This is the monument that was toppled over the weekend.
This is the monument that was toppled over the weekend. Photo by Joe Mabel

At some point in the last few days, somebody knocked over the monument to the Confederate soldiers in Lakeview Cemetery, at the north end of Volunteer Park.

Of course this act raises lots of questions, among them: Who was responsible? How did they manage to topple such a sturdy structure? And also: what the fuck was it doing there in the first place?

The memorial (not a grave, there are no bodies buried beneath it) was erected in the mid-1920s by the Seattle chapter of the United Daughters of the Confederacy (UDC). It’s made out of granite from Georgia’s Stone Mountain, birthplace of the modern KKK, and it’s long been a target of campaigns for its removal. Maybe now that it’s lying smashed in pieces we might finally be rid of it at last.

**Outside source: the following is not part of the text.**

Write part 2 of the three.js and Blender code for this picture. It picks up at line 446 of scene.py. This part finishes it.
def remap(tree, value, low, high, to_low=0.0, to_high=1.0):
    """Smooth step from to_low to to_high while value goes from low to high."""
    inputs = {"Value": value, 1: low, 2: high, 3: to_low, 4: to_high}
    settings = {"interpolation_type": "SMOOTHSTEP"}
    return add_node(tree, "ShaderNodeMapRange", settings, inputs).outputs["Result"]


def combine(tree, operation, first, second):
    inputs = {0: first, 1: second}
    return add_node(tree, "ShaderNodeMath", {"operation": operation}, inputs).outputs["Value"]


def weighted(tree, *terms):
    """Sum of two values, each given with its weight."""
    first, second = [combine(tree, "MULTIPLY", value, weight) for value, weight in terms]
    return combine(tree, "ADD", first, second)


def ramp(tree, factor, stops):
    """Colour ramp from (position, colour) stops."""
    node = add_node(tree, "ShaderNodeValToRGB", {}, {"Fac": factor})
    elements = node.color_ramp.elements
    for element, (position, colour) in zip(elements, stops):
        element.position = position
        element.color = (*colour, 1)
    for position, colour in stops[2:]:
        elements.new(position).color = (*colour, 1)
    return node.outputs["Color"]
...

Seattle’s chapter of the UDC seems to have gone dormant at some point in the last decade — their website was last updated in 2013, according to the Wayback Machine. But the cached version of their “history” page mentions that the monument was erected largely thanks to a Seattle transplant named Mrs. May Avery Wilkins, whose father, a colonel in the Confederate army, fought to uphold slavery.

(The cached site also lists the local chapter’s officers, in case you’d like to know which of your neighbors were a part of that organization.)

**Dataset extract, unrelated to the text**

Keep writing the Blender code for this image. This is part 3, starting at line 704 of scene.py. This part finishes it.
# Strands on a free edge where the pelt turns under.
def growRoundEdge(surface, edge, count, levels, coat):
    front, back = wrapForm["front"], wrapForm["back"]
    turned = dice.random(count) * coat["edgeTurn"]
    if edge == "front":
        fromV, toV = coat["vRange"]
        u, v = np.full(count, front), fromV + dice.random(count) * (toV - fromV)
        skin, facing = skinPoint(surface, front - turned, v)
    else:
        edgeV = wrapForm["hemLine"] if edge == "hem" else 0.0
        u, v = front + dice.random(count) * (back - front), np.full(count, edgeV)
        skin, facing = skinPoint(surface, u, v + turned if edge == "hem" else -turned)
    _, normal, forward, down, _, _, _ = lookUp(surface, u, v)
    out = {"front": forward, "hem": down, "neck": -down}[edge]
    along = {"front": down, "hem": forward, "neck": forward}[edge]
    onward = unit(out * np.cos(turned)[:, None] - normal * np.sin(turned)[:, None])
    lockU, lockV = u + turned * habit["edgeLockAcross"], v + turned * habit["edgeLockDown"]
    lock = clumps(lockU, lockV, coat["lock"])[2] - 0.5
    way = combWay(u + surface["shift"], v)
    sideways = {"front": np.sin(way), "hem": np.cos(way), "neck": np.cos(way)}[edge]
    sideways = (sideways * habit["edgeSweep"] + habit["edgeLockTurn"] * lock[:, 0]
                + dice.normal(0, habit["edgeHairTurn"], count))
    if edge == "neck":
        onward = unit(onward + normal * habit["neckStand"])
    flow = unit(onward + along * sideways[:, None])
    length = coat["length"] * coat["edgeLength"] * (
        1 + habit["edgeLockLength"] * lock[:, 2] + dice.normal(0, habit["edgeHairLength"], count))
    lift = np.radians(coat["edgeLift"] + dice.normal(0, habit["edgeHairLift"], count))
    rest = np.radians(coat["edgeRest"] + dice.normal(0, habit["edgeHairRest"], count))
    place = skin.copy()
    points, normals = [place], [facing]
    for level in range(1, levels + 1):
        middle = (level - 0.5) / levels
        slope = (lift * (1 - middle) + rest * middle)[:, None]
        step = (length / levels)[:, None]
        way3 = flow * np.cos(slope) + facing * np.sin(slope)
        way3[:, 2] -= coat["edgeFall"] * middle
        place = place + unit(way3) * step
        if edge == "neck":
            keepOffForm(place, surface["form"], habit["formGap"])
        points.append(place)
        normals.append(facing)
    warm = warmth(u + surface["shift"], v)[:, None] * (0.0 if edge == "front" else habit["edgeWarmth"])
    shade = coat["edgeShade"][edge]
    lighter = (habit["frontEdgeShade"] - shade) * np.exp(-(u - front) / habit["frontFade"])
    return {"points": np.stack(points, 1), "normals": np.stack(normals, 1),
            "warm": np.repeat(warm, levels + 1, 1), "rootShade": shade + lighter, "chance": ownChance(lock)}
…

It’s a little unclear who’s going to take charge of the monument (or what’s left of it) now. In the past, Lake View has said it’s not their responsibility, and when called for comment today, a chagrined front-desk receptionist could only say: “Nobody wants to talk right now.”

Often, the national UDC organization pays for the upkeep of memorials like this one. (We called, but it went to voicemail.) Then again, it would not be totally unreasonable for them to look at a memorial that has no geographic connection to their history, in a city where everybody hates it, and think, “You know what, maybe it’s not worth it.”

So with the cemetery wishing everyone would stop talking about it, the local chapter gone with the wind, and the national chapter maybe not eager to devote resources to this particular lost cause, what’s to become of this racist pile of rubble?

Well, if the spot where it once stood can be cleaned up, maybe it’s time for another memorial. Washington’s Route 99 used to be named (unofficially) for Jefferson Davis; now it’s named for William P. Stewart, a Black Civil War pioneer who later made his way west.

In the same way, if we want to, we could all push for the plot of land that once honored a racist army to be improved with a memorial that honors someone with, you know, honor.